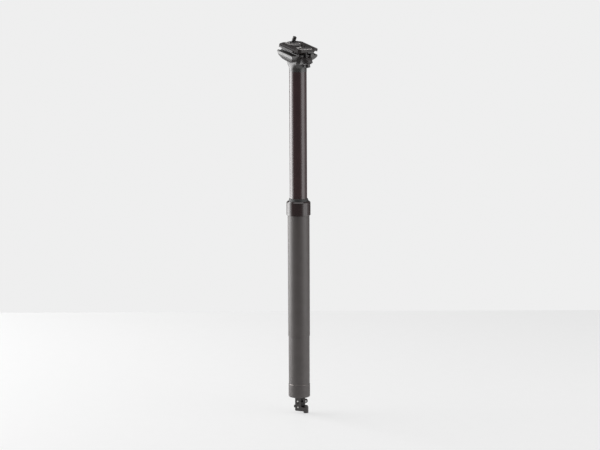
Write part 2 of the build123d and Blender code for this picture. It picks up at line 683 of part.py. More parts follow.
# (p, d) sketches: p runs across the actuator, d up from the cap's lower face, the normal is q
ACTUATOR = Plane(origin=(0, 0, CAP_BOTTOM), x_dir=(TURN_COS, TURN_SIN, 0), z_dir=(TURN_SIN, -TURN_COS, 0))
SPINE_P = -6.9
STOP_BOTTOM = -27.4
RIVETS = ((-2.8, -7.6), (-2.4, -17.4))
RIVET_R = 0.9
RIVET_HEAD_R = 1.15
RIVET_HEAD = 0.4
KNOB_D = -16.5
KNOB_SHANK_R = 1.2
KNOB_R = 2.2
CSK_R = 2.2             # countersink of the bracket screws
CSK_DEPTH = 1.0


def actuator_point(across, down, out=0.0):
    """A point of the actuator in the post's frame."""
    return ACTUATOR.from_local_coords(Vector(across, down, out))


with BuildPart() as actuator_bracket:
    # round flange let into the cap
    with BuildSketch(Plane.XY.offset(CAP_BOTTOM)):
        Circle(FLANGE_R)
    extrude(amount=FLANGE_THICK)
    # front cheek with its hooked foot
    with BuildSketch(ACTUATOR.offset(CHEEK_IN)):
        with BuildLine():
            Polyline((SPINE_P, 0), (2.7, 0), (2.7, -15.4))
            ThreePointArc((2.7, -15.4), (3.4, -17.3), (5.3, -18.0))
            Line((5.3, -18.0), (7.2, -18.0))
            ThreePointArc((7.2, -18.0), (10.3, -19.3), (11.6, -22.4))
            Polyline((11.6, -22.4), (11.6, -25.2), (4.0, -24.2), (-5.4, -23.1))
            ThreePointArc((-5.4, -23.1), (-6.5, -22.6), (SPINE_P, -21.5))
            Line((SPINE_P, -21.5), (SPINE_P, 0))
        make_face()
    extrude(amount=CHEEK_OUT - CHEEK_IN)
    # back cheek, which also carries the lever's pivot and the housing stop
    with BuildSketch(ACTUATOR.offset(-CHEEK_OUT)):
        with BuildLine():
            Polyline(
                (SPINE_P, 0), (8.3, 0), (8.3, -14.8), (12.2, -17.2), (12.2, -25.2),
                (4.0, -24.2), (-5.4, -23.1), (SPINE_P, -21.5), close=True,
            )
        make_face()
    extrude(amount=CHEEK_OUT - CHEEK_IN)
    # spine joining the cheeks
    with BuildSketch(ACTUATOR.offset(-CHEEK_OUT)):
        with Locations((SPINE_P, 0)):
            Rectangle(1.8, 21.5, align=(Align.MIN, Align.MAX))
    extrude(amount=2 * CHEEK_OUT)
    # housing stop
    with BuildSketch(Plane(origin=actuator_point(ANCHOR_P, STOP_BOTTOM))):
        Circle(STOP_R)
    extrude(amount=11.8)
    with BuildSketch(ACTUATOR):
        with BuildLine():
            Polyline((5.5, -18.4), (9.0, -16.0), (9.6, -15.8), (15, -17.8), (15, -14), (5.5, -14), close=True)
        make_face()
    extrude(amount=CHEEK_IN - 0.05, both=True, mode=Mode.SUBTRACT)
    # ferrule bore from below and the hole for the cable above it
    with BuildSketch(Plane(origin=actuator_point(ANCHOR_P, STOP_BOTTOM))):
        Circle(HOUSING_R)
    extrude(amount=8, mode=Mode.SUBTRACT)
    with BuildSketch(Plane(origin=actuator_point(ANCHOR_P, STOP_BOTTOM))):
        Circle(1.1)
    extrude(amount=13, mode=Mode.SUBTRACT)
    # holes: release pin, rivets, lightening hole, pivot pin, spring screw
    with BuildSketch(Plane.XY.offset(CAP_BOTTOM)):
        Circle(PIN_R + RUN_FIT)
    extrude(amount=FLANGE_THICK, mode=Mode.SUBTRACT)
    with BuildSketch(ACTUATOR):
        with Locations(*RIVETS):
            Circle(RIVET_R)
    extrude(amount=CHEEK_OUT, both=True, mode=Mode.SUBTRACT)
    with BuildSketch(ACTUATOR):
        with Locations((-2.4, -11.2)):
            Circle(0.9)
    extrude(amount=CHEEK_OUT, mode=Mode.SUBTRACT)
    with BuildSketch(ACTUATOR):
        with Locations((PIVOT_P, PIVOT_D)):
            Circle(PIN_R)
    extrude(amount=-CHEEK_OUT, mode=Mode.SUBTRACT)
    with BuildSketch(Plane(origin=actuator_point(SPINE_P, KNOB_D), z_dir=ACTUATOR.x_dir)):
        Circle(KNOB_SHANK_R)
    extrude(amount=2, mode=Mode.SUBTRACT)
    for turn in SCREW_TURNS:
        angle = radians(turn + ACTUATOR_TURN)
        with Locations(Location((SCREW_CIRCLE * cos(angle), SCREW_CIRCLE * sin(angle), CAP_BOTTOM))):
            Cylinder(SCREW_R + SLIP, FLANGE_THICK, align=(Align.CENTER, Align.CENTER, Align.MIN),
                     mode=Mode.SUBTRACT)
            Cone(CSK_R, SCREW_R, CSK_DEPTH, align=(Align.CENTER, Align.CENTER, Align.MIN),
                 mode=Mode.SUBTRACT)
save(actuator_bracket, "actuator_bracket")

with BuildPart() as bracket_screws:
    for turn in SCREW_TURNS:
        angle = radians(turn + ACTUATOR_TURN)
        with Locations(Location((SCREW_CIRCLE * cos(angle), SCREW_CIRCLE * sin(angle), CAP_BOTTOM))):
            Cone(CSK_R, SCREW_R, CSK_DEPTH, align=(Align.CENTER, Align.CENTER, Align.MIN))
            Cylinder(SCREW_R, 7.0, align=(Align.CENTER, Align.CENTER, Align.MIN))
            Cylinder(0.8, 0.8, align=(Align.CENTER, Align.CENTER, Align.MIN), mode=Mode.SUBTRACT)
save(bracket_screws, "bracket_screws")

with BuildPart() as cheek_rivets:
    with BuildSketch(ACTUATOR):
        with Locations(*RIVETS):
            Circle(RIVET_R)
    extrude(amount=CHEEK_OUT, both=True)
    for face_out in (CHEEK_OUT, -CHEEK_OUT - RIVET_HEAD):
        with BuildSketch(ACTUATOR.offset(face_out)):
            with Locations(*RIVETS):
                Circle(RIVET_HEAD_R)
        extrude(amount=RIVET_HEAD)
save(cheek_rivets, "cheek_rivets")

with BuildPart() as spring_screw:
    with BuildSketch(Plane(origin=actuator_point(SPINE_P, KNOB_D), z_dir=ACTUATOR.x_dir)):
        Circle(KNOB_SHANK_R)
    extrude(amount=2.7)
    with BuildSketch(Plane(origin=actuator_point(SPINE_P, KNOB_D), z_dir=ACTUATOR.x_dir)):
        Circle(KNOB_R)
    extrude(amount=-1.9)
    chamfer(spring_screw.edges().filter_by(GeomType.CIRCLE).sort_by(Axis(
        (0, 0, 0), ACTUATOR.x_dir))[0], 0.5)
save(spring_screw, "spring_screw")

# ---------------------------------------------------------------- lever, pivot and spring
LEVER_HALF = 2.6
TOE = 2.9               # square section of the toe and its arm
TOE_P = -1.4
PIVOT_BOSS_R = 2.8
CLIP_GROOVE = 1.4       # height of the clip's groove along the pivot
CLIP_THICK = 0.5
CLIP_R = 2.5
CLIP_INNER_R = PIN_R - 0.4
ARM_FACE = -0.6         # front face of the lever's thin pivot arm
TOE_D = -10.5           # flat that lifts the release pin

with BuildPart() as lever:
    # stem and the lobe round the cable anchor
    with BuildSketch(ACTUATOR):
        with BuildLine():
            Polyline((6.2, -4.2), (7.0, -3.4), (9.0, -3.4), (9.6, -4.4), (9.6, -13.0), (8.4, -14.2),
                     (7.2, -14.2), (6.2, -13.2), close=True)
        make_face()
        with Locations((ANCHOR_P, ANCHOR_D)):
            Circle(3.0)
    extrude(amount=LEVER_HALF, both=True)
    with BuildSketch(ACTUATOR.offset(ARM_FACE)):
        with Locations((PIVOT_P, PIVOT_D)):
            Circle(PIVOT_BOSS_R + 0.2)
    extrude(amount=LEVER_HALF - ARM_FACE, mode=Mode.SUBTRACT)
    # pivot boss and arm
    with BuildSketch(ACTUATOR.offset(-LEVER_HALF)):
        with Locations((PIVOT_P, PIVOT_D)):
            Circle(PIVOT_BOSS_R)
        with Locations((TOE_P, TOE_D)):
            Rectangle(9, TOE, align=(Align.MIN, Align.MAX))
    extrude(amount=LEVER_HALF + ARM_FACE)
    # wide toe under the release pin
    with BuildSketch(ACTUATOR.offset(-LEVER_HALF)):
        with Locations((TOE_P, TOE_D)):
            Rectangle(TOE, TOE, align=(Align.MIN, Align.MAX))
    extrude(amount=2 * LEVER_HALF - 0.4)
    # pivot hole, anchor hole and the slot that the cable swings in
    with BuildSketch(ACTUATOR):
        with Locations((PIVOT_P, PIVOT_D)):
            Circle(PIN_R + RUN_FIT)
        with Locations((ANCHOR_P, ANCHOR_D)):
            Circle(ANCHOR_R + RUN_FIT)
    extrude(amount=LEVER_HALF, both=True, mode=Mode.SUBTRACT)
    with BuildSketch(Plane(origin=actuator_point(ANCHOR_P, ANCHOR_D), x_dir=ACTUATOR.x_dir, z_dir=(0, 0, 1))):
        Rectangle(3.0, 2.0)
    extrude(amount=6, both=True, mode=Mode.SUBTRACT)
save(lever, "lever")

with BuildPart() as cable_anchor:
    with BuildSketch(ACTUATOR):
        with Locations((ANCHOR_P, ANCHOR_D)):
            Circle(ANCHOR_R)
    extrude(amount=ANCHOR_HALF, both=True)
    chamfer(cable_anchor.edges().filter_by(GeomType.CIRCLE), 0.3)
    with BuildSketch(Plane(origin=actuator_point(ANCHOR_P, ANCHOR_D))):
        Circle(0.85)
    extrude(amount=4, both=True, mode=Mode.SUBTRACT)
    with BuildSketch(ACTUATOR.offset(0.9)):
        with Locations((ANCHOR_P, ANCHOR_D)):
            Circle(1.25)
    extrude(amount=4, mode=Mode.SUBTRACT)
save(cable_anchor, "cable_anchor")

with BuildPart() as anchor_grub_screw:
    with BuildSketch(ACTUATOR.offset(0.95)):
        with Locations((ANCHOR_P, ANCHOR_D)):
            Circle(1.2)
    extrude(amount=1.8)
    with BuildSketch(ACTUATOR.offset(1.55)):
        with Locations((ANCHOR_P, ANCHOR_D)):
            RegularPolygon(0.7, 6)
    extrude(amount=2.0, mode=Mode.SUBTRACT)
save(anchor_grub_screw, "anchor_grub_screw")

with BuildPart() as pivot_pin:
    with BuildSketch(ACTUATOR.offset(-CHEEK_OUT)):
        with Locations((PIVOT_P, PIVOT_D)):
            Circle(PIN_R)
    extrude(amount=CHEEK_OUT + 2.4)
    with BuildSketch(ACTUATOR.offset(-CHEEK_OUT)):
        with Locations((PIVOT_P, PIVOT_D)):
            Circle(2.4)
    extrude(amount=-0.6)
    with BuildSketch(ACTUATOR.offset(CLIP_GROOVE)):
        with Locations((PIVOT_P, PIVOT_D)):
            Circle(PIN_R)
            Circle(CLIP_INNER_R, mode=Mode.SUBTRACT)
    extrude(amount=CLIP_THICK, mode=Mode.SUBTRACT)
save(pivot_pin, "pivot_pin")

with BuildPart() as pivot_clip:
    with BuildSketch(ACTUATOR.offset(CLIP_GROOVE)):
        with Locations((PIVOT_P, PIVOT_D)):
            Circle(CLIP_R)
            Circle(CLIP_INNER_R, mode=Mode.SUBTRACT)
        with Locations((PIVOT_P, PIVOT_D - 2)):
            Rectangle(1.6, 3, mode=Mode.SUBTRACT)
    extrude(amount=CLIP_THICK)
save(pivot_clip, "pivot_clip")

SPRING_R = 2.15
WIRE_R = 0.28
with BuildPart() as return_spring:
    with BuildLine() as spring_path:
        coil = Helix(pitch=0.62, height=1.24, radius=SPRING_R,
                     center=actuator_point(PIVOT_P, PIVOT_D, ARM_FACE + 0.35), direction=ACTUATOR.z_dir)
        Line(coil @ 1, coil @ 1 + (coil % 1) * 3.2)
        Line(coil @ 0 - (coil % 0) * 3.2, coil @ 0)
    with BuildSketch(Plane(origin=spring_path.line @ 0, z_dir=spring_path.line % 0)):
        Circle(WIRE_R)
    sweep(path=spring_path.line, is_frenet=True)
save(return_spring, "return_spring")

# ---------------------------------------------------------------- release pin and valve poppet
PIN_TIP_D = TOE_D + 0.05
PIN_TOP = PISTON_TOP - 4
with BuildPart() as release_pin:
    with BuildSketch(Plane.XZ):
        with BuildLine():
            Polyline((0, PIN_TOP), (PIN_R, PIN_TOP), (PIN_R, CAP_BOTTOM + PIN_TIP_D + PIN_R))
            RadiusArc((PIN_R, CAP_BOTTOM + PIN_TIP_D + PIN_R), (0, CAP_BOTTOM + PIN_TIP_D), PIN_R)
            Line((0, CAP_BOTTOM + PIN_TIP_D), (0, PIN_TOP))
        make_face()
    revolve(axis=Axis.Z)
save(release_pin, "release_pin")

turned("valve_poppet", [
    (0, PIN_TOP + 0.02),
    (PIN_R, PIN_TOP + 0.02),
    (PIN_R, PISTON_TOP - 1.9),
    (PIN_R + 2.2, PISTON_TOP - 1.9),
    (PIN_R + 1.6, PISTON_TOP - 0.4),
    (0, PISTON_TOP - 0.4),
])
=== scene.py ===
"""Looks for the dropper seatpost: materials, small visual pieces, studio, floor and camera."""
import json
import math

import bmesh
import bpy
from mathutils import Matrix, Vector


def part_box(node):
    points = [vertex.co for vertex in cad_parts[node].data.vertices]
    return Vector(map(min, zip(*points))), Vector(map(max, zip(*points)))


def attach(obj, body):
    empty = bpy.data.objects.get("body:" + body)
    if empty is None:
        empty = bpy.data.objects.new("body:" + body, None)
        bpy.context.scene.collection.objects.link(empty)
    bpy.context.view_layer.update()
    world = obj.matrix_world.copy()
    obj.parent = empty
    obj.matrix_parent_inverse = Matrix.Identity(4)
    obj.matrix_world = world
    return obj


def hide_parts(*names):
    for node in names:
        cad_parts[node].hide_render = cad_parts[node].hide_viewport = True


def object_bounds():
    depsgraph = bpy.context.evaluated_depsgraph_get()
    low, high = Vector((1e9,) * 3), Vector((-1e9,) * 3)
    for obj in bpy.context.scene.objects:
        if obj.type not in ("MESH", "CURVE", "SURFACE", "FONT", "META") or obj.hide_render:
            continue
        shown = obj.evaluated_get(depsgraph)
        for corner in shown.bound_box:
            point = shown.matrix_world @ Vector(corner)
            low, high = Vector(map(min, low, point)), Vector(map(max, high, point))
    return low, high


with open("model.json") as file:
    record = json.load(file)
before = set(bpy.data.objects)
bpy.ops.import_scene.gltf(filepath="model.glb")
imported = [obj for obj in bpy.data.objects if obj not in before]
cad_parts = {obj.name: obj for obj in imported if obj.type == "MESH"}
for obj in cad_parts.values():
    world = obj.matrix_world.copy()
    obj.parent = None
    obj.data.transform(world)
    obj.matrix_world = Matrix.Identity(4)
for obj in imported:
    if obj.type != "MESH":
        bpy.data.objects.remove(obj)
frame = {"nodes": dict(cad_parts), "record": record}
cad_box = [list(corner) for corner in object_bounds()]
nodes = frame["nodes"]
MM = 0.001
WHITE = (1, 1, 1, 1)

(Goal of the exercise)
Pull out every line above that holds the word "before".

(Task result)
before = set(bpy.data.objects)
imported = [obj for obj in bpy.data.objects if obj not in before]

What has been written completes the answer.